There are some good features of the movie, though. For one thing, as was the case in the 1930 picture, the locations are great. Lincoln looks nice (specially constructed on the MGM backlot; one wonders what happened to the superb one they built in the San Fernando Valley for the 1930 production) and there’s a lot of Arizona and saguaros, round Flagstaff, Tucson and Sedona. There’s also a good bit of Monument Valley – but of course in Technicolor this time. The scenes when Donlevy, on shining white charger, and Billy in black on a glistening black stallion, ride round the ranches gathering a posse are really good. So full marks to cinematographers William V Skall (The Return of Frank James) and Leonard Smith (Go West) – and indeed, they were Oscar-nominated for it.
Bosley Crowther in The New York Times praised the photography and the scenery but added, “The scenery is by far the most spectacular part of this bulging film. For, in spite of its elaborate coloring and its highly reputed star, Billy the Kid is just another routine horse opera—another glorified fable about one of the West’s more notorious outlaws—and not a very good one at that.” This actually echoed very closely the review of the earlier film by Crowther’s predecessor Mordaunt Hall.
The producer was Metro newcomer Irving Asher. As for the directors, the AFI Catalog tells us that “when Billy the Kid began filming in mid-December 1940, Frank Borzage, two-time Best Director Oscar winner, was the director and his brother Lew was the assistant director. According to HR [Hollywood Reporter] production charts and news items, Borzage directed portions of the film that were shot on location in Tucson and Flagstaff, AZ. A HR news item on 13 Jan 1941 reported that Borzage was being taken off the production and reassigned to a Joan Crawford project [that] was never made. At that time, David Miller was assigned to direct Billy the Kid.”
This was Miller’s first Western, indeed first movie as director (he had started out editing at Columbia) but he later did the lovely Lonely Are the Brave. It was Borzage’s last Western; he’d done a lot of silents. Apparently also veteran and Oscar-winning Metro director Norman Taurog acted as a “supervisor” for Miller during some of the production because Miller was a tyro.
Of the other actors, Puglia as comic-relief Mexican Pedro sings well. Chill Wills (in his late 30s) has a small part as the decent top hand shot by bad guy Hickey’s men during a stampede, whose last words to his loving wife are “Tell the kids…uh.” And Guinn ‘Big Boy’ Williams is amusing as the dumb blacksmith Ed Bronson. You can also spot Lon Chaney Jr, Grant Withers, Kermit Maynard, and Ray Teal.
There are a couple of shots of gunmen in town framed by broken windows which make me wonder if Floyd Crosby had seen this movie when he photographed High Noon.
The movie was not passed by the Swedish censors.
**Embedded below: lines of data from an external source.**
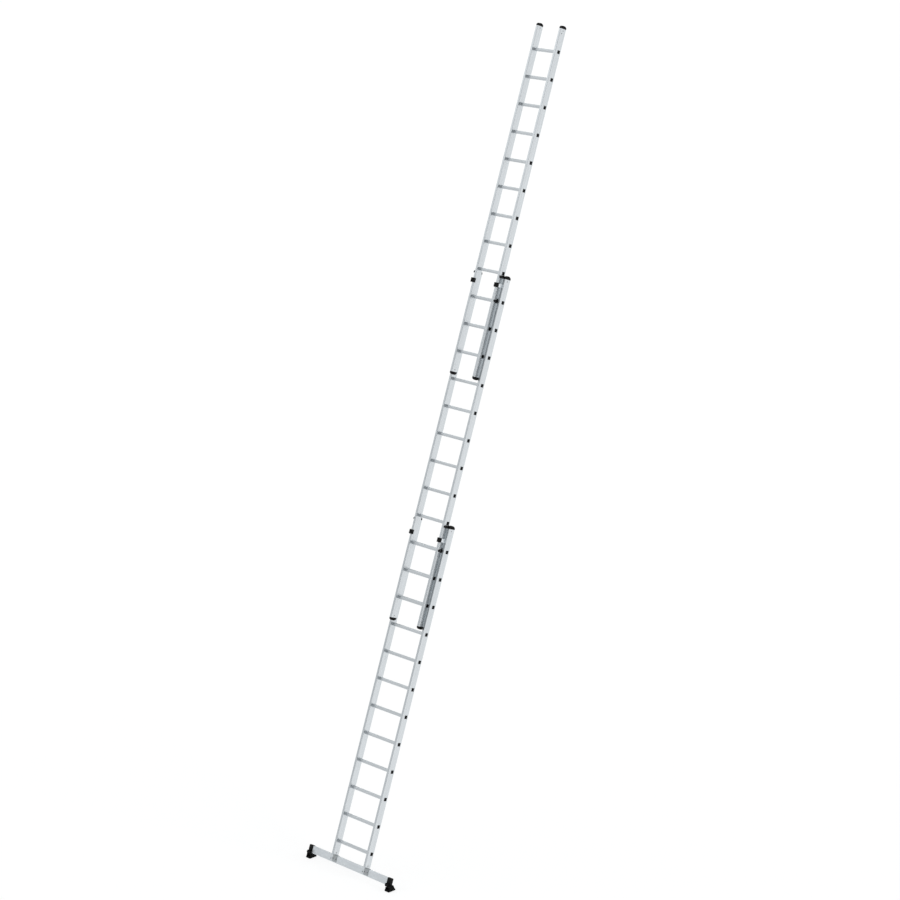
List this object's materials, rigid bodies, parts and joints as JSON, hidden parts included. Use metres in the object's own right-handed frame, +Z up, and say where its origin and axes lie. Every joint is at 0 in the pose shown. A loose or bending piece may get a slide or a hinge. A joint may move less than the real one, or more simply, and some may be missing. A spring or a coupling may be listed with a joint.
{
  "type": "extension ladder",
  "caption": "Aluminium extension ladder, extended at its working lean, with nested sliding sections, edge guides, locking hooks and a wide traverse on tilting feet.",
  "frame": {"origin": "on the floor, midway between the two feet, right under the axes on which their soles tilt", "axes": "+Z up, +X to the climber's right along the traverse and rungs, +Y away from the climber, towards the wall that the top leans on"},
  "size_m": [1.22, 2.9088, 8.1599],
  "materials": {
    "stringer_aluminium": "satin extruded",
    "rung_aluminium": "satin extruded",
    "traverse_aluminium": "satin extruded, with zinc-grey pressed saddles",
    "black_plastic": "fine moulded grain",
    "hook_steel": "burnished dark, with black pads",
    "sole_rubber": "matt, with tread grooves"
  },
  "bodies": {
    "bottom_section": {"bottom_left_stringer": "stringer_aluminium", "bottom_left_guide_cap": "black_plastic", "bottom_left_guide": "black_plastic", "bottom_right_stringer": "stringer_aluminium", "bottom_right_guide_cap": "black_plastic", "bottom_right_guide": "black_plastic", "bottom_rung_01": "rung_aluminium", "bottom_rung_02": "rung_aluminium", "bottom_rung_03": "rung_aluminium", "bottom_rung_04": "rung_aluminium", "bottom_rung_05": "rung_aluminium", "bottom_rung_06": "rung_aluminium", "bottom_rung_07": "rung_aluminium", "bottom_rung_08": "rung_aluminium", "bottom_rung_09": "rung_aluminium", "bottom_rung_10": "rung_aluminium", "bottom_rung_11": "rung_aluminium", "bottom_rung_12": "rung_aluminium", "traverse": "traverse_aluminium", "left_foot_holder": "black_plastic", "right_foot_holder": "black_plastic"},
    "left_sole": {"left_foot_sole": "sole_rubber"},
    "right_sole": {"right_foot_sole": "sole_rubber"},
    "middle_section": {"middle_left_stringer": "stringer_aluminium", "middle_left_guide_cap": "black_plastic", "middle_left_guide": "black_plastic", "middle_right_stringer": "stringer_aluminium", "middle_right_guide_cap": "black_plastic", "middle_right_guide": "black_plastic", "middle_rung_01": "rung_aluminium", "middle_rung_02": "rung_aluminium", "middle_rung_03": "rung_aluminium", "middle_rung_04": "rung_aluminium", "middle_rung_05": "rung_aluminium", "middle_rung_06": "rung_aluminium", "middle_rung_07": "rung_aluminium", "middle_rung_08": "rung_aluminium", "middle_rung_09": "rung_aluminium", "middle_rung_10": "rung_aluminium", "middle_rung_11": "rung_aluminium", "middle_rung_12": "rung_aluminium"},
    "top_section": {"top_left_stringer": "stringer_aluminium", "top_right_stringer": "stringer_aluminium", "top_rung_01": "rung_aluminium", "top_rung_02": "rung_aluminium", "top_rung_03": "rung_aluminium", "top_rung_04": "rung_aluminium", "top_rung_05": "rung_aluminium", "top_rung_06": "rung_aluminium", "top_rung_07": "rung_aluminium", "top_rung_08": "rung_aluminium", "top_rung_09": "rung_aluminium", "top_rung_10": "rung_aluminium", "top_rung_11": "rung_aluminium", "top_rung_12": "rung_aluminium"},
    "middle_left_hook": {"middle_left_hook": "hook_steel"},
    "middle_right_hook": {"middle_right_hook": "hook_steel"},
    "top_left_hook": {"top_left_hook": "hook_steel"},
    "top_right_hook": {"top_right_hook": "hook_steel"}
  },
  "joints": [
    {"name": "middle_slide", "type": "slide", "parent": "bottom_section", "child": "middle_section", "axis": [0, 0.342, 0.9397], "range_m": [-2.52, 0]},
    {"name": "top_slide", "type": "slide", "parent": "middle_section", "child": "top_section", "axis": [0, 0.342, 0.9397], "range_m": [-2.52, 0]},
    {"name": "middle_left_hook_swing", "type": "hinge", "parent": "middle_section", "child": "middle_left_hook", "pos_m": [-0.21, 1.05657, 3.18051], "axis": [1, 0, 0], "range_deg": [0, 40], "stiffness_Nm_per_rad": 0.5, "springref_deg": -28.65},
    {"name": "middle_right_hook_swing", "type": "hinge", "parent": "middle_section", "child": "middle_right_hook", "pos_m": [0.21, 1.05657, 3.18051], "axis": [1, 0, 0], "range_deg": [0, 40], "stiffness_Nm_per_rad": 0.5, "springref_deg": -28.65},
    {"name": "top_left_hook_swing", "type": "hinge", "parent": "top_section", "child": "top_left_hook", "pos_m": [-0.17, 1.8696, 5.56632], "axis": [1, 0, 0], "range_deg": [0, 40], "stiffness_Nm_per_rad": 0.5, "springref_deg": -28.65},
    {"name": "top_right_hook_swing", "type": "hinge", "parent": "top_section", "child": "top_right_hook", "pos_m": [0.17, 1.8696, 5.56632], "axis": [1, 0, 0], "range_deg": [0, 40], "stiffness_Nm_per_rad": 0.5, "springref_deg": -28.65},
    {"name": "left_foot_tilt", "type": "hinge", "parent": "bottom_section", "child": "left_sole", "pos_m": [-0.575, 0, 0.032], "axis": [1, 0, 0], "range_deg": [-20, 20]},
    {"name": "right_foot_tilt", "type": "hinge", "parent": "bottom_section", "child": "right_sole", "pos_m": [0.575, 0, 0.032], "axis": [1, 0, 0], "range_deg": [-20, 20]}
  ]
}
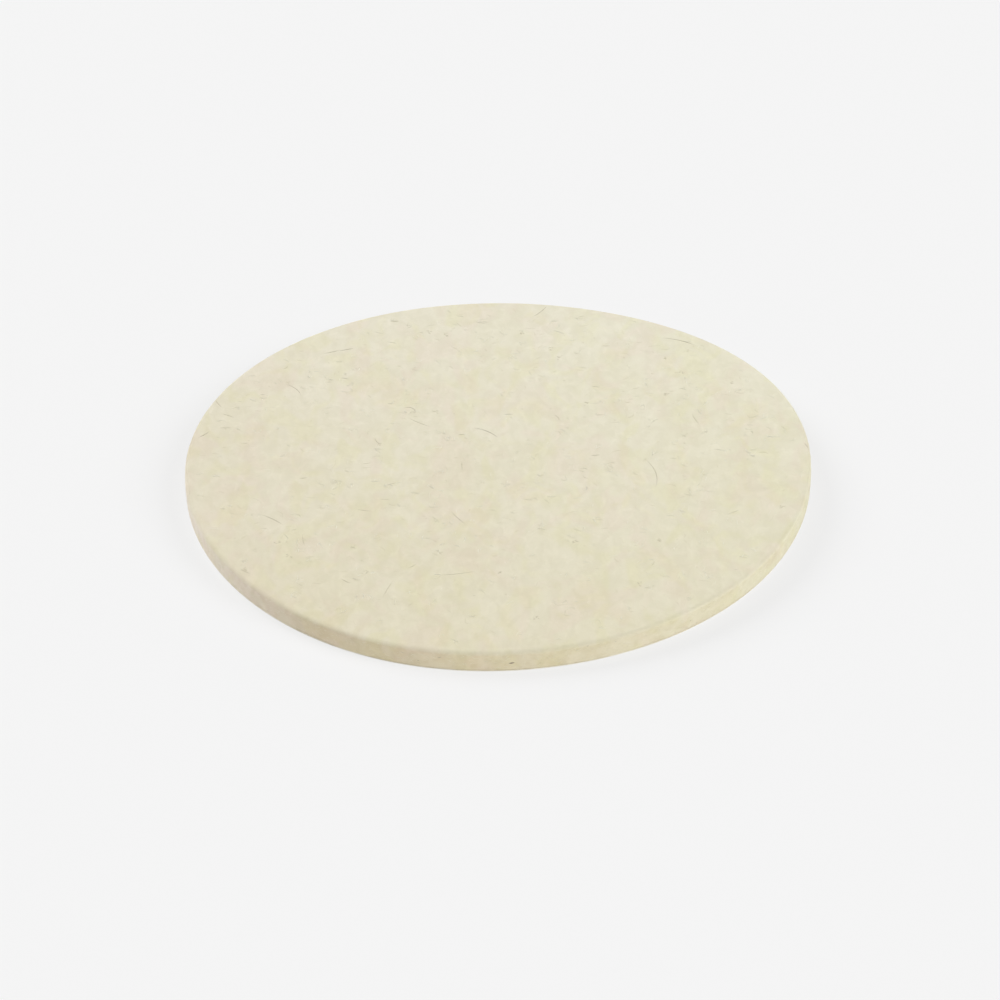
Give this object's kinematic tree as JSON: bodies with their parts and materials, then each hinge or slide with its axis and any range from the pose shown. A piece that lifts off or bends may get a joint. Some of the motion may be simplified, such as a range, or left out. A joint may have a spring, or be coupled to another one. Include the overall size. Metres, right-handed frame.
{
  "type": "felt polishing wheel",
  "caption": "Round pressed wool felt polishing pad for a flat lap, with a peel-and-stick back under a release liner.",
  "frame": {"origin": "centre of the underside, where the liner lies on the bench", "axes": "+Z out of the polishing face, along the disc's axis; -Y towards the viewer; the liner peels away about the rim at +Y"},
  "size_m": [0.1524, 0.1524, 0.0053],
  "materials": {
    "felt": "matte",
    "felt_side_adhesive": "satin",
    "carrier_film": "gloss",
    "plate_side_adhesive": "gloss",
    "release_liner": "satin"
  },
  "bodies": {
    "pad": {"felt_disc": "felt", "felt_side_adhesive": "felt_side_adhesive", "carrier_film": "carrier_film", "plate_side_adhesive": "plate_side_adhesive"},
    "liner": {"release_liner": "release_liner"}
  },
  "joints": [
    {"name": "liner_peel", "type": "hinge", "parent": "pad", "child": "liner", "pos_m": [0, 0.0762, 0.00033], "axis": [1, 0, 0], "range_deg": [0, 180]}
  ]
}
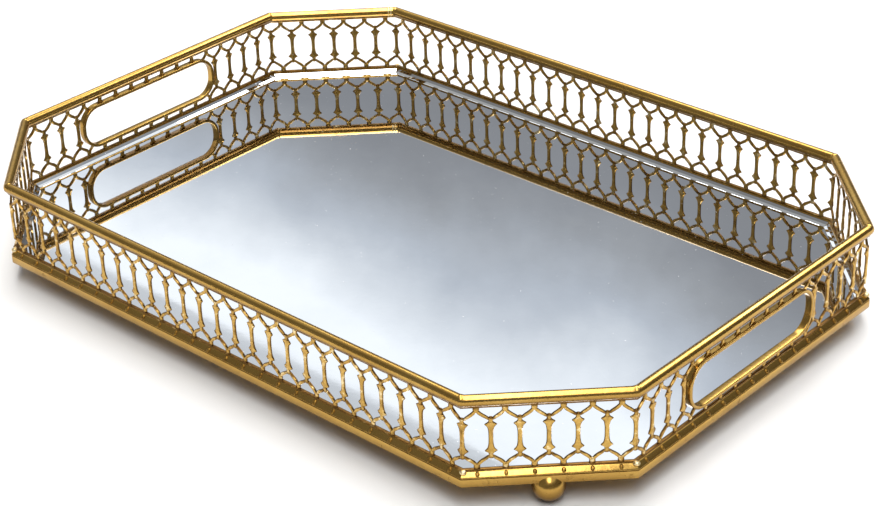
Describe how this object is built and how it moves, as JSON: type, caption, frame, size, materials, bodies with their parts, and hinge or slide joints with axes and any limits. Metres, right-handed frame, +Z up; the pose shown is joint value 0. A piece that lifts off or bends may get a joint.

I can’t for the life of me see why not. It is frankly tame, even by 1941 standards. Unless they didn’t like the political message: this movie was made in 1940 and came out in ’41. Mass murder was taking place in Europe but in this film American law and order was coming to the wild lands. Sounds a bit far-fetched, doesn’t it. They certainly can’t have objected to the sex. There wasn’t any.
According to MGM records the film earned $1.5m in the US and Canada on its $1.4m budget, so barely made a profit. That was at least better than the quite heavy losses made by the 1930 one.
Well, anyone interested in Billy the Kid (that’s everyone, isn’t it?) has to see it. And it’s not a total clunker. But really it’s a bit of a plodder and rather on the ordinary side. Brian Garfield called it a “sad second-rate remake”.
At the same time as MGM was filming Billy the Kid, another crew was shooting a Billy the Kid picture in Arizona. In fact the working title of that one was Billy the Kid, but they were too slow, and MGM, racing to wrap, grabbed the title. Metro needn’t have hurried: the other movie wouldn’t finally be released until 1943, and, as The Outlaw, would turn out to be not only the worst Billy the Kid movie ever but also one of the most dreadful Hollywood pictures ever made. So Metro’s Billy the Kid may not be a top-drawer Western but it was a work of genius by comparison.